Kelly started to refer him to Chapter 4 of the CAHSRA business plan, but was interrupted before he could elaborate. “Is it labor?” asked Denham. “No,” said Kelly.
“Is CEQA the holdup? Are we done with environmental review?”
“No, we are not,” said Kelly. “We had some requirements to quickly spend federal dollars, and so got into [early] construction before we had all the right-of-way and third party agreements finished.”
“If the state [can] waive CEQA for stadiums . . . streamlining could be done if this were a real priority,” said Denham. “The rest of the nation would like to hear what you are doing about that.”
Kelly began to respond, but Denham cut him short and moved on. . . to Garamendi, who asked Kelly to finish his response.

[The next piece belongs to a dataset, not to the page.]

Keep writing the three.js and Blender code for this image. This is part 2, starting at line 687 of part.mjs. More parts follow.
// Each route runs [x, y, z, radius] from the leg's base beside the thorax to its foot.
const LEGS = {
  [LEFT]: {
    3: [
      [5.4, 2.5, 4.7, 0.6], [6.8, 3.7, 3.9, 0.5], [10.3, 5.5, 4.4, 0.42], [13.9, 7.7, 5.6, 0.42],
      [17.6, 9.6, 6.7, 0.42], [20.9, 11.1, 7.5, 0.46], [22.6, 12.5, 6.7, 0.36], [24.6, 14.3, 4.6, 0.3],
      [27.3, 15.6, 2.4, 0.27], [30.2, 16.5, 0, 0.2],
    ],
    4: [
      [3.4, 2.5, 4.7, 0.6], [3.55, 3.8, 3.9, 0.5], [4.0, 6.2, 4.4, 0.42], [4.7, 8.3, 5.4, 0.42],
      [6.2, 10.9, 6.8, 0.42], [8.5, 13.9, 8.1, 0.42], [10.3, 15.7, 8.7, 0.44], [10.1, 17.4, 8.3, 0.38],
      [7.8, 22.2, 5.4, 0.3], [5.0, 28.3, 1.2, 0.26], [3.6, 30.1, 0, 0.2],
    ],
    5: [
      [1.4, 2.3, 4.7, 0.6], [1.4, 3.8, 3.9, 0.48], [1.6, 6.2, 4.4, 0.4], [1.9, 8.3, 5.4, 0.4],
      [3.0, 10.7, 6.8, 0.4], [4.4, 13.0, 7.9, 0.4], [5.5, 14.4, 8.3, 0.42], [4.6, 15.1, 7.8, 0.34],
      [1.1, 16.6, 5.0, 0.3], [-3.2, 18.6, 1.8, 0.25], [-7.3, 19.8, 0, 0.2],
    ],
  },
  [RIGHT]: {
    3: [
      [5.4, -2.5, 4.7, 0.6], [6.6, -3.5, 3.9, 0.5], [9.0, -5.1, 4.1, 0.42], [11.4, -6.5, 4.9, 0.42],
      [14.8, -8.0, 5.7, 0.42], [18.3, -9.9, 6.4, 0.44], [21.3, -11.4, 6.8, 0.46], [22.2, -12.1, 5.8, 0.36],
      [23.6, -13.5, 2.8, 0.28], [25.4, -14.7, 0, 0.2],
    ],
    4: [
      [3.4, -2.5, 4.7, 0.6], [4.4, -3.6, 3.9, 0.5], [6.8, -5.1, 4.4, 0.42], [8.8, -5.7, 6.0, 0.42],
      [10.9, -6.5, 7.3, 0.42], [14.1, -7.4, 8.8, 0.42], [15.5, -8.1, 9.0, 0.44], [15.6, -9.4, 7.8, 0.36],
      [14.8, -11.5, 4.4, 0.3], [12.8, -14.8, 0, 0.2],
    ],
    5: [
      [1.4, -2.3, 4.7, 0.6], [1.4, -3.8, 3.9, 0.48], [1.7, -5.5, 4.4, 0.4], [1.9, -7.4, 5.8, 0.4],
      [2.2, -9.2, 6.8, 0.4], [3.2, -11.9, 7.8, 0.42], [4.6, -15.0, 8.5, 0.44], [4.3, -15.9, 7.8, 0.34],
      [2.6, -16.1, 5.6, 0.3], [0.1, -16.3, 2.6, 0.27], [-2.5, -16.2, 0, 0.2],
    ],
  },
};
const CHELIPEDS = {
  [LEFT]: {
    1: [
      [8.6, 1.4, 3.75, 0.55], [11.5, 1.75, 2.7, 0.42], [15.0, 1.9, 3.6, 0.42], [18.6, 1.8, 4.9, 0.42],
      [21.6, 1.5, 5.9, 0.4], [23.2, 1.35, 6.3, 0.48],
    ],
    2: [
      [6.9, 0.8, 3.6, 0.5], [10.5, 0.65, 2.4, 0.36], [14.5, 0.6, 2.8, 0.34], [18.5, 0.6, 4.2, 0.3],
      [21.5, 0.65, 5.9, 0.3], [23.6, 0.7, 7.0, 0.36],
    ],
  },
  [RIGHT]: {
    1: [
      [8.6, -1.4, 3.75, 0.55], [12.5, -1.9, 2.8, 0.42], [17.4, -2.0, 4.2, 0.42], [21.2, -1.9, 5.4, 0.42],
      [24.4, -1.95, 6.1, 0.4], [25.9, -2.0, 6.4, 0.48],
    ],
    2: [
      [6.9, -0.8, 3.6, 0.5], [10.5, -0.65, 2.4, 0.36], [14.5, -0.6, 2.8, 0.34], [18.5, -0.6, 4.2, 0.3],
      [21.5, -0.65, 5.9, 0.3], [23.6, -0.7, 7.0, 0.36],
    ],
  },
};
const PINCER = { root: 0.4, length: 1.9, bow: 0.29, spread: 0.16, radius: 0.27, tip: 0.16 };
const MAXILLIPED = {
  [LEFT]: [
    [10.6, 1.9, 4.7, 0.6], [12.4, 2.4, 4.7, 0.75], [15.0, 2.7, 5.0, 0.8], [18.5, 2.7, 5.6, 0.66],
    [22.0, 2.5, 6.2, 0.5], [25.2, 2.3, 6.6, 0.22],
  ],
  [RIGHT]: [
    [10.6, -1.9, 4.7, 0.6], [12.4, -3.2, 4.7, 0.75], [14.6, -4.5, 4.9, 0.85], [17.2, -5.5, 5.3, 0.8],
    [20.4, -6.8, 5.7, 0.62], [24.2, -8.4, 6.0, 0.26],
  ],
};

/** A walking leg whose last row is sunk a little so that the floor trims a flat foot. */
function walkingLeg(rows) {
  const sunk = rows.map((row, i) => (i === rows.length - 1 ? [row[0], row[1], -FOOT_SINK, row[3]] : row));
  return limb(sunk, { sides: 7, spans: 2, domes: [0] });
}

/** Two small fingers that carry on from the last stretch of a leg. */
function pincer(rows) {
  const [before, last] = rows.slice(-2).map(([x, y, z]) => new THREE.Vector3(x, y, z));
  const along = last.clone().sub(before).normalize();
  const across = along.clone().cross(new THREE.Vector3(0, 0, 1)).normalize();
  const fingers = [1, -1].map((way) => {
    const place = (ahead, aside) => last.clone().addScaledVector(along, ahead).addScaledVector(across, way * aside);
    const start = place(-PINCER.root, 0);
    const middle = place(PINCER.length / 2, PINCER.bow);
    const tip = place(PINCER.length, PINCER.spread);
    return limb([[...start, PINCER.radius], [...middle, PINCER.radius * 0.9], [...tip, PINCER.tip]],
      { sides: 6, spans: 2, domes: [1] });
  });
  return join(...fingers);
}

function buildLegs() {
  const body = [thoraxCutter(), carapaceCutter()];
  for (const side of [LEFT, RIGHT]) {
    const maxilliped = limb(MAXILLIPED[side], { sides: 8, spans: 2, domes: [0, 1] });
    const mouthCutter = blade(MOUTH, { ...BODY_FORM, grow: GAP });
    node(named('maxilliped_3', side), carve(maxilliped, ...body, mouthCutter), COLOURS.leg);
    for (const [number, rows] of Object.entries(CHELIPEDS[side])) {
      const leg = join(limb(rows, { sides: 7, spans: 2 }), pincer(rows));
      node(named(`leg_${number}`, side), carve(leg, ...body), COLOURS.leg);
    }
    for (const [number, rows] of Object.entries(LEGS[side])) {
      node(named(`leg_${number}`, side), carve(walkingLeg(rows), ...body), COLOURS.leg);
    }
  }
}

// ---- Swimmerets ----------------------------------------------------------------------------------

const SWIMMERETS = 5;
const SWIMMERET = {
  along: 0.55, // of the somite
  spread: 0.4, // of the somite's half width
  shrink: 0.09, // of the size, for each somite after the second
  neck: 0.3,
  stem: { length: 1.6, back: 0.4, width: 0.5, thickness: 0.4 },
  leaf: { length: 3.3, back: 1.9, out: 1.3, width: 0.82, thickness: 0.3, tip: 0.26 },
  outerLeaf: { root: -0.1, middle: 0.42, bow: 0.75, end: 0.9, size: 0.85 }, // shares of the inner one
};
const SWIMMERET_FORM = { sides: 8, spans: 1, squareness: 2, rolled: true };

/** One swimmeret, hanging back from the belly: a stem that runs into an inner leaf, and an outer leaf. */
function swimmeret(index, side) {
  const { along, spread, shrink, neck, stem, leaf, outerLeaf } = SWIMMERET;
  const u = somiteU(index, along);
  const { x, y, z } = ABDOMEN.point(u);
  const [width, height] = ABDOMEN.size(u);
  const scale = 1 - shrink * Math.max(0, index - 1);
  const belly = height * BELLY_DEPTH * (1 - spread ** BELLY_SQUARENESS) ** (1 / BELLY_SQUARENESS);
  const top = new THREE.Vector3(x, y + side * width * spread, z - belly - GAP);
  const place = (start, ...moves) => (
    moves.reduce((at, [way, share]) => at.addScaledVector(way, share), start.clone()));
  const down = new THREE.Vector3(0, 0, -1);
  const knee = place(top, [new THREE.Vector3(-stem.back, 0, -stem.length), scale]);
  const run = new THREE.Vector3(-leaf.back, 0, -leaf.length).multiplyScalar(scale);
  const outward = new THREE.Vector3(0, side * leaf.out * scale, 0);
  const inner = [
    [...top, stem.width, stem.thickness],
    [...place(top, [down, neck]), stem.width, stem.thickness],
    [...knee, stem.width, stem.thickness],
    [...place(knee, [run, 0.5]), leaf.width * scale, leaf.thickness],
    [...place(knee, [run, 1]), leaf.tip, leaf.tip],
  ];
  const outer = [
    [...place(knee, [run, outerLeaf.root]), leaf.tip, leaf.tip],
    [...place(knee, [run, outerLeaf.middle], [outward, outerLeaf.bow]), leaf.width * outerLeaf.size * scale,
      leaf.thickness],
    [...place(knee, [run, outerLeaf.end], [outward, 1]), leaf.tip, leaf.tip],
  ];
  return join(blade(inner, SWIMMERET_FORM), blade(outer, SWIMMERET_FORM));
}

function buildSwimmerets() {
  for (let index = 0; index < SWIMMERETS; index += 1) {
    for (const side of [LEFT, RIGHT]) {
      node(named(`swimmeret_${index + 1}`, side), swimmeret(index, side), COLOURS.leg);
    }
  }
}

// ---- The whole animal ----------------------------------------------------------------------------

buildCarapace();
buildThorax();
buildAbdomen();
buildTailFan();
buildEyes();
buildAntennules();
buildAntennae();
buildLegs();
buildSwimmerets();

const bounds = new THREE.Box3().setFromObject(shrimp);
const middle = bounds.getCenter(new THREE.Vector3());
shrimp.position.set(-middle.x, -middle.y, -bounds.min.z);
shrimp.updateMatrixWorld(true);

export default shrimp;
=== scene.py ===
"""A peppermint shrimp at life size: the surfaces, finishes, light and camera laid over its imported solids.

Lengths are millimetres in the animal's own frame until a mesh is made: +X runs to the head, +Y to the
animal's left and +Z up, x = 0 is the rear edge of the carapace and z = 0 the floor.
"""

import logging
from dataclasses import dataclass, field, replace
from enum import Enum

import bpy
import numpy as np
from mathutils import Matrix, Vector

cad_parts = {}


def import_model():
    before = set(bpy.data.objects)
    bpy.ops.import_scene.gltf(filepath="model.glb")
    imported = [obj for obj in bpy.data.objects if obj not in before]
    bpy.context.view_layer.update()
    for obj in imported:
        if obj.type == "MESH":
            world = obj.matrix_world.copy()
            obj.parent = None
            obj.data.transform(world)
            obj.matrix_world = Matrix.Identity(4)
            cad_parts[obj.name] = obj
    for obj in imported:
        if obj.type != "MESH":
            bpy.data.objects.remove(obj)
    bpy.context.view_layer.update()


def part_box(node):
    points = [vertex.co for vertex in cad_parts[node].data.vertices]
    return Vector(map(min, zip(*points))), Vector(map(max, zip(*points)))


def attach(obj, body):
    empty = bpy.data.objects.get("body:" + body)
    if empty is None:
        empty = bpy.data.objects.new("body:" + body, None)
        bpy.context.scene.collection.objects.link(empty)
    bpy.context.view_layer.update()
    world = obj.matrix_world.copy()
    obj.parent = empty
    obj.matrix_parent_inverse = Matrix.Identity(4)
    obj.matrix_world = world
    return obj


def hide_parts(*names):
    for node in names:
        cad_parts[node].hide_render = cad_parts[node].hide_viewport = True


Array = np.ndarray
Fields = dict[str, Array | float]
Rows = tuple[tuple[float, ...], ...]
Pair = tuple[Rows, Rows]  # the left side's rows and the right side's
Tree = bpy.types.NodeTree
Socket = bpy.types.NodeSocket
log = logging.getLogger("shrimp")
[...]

Kelly said that the Authority has asked the federal government to assign responsibility for review under NEPA—the National Environmental Policy Act—to California. Because NEPA requires its own process to comply with federal funding rules, agencies are basically forced to go through the environmental review process twice–once for the federal government and once for the state. Giving the state authority to handle the NEPA process at the same time as CEQA could cut the amount of time for review considerably, said Kelly.
Combining NEPA and CEQA has been done, for example, to build highways.
“We have a request before the administration,” said Kelly, “and we’re waiting for approval.”
Denham was busy talking to someone else and didn’t seem to hear the response.
Under further questioning, Kelly said that financing was and “is the single most important challenge of this project, from day one.” Voters, through Prop 1A, provided $9 billion, which at the time was estimated to be about one-fifth of projected total costs, he said. The original idea was that the federal government would provide about a third of the money, the state about a third, and private investors would kick in the rest.
So far the federal government has contributed about $4 billion, under Obama’s stimulus package–nothing has come from the current administration, and Denham has actively opposed any federal money for the project. Private investors won’t be expected to come on board until the project has moved further along.
“We are approaching it in a building block way,” said Kelly. “We don’t have all the funding right now. Our plan is to use the money we do have to build as much as we can to create a usable service where we can.”
That means focusing on separate segments. The early investments are in the Central Valley, where bridges and viaducts for high-speed rail are already being built; and on “bookend investments” in the Bay Area, where Caltrain is being electrified, with plans to extend service to Gilroy, and in Southern California. There, CAHSRA is partnering with other agencies on upgrades to Union Station and several rail grade separation projects. All of these early investments will bring immediate improvements for local rail transit.
That leaves two remaining, unfunded pieces: a tunnel through the Pacheco pass between the Central Valley and Gilroy and another through the Tehachapis from Bakersfield going south.
Denham and La Malfa tried to drill down into this funding gap, seeing it as a fatal flaw in the project, but others testified that this is a common way to handle large projects. Garamendi pointed out that the President is poised to sign a reauthorization of the National Defense Act, which has no secure funding source for many of its provisions. “It’s an ongoing issue, year by year, going forward,” he said.
CAHSRA has estimated that eighty percent of the funding for phase 1—the build-out between L.A. and San Francisco—has already been secured, including federal funds, the Prop 1A bond, and estimated proceeds of about $750 million annually from cap-and-trade. “That’s a whole lot better than we’re doing for a plan to replace our Navy,” said Garamendi.
Denham wanted to know what kind of leverage the federal government has over the project—what could it do to ensure the state met its obligations, he asked Calvin Scovel, the Inspector General, who is conducting the audit.
The answer was fourfold: the FRA could suspend any as-yet-unspent funds; it could use administrative funds to apply against any missing state match; it could apply the Debt Collection Act of 1982; or it could suspend or debar CAHSRA from participation in any grant programs. “That would require a finding that the Authority was not a responsible agency,” said Scovel.
Mark DeSaulnier (D-Contra Costa) pivoted the question to ask Lou Thompson, Chair of the California High-Speed Rail Peer Review Group, to outline possible actions the state could take.
First, it could just stop now. “And . . . that’s not a good idea,” agreed DeSaulnier. “What’s the next option?”
“They could finish what they’re building now—that would protect against any federal claim. It would not provide much value to the state,” said Thompson.
A third option would be to finish work on the “bookend” projects in addition to the Central Valley work, which would bring more benefits, he said. And a fourth option would be “for the legislature and the governor to recommit to the project—to say that we really want to do this, even in the face of uncertainty.”
“That’s precisely what the U.S. Congress did on the reauthorization act for the Navy,” said Garamendi. “Even if the money’s not there yet, the commitment is.”
And without that commitment, it’s hard to manage any large project. “You have to restructure your commitments and take risks you shouldn’t have to take,” said Thompson. “If the state wants to do this, they should recommit to it.”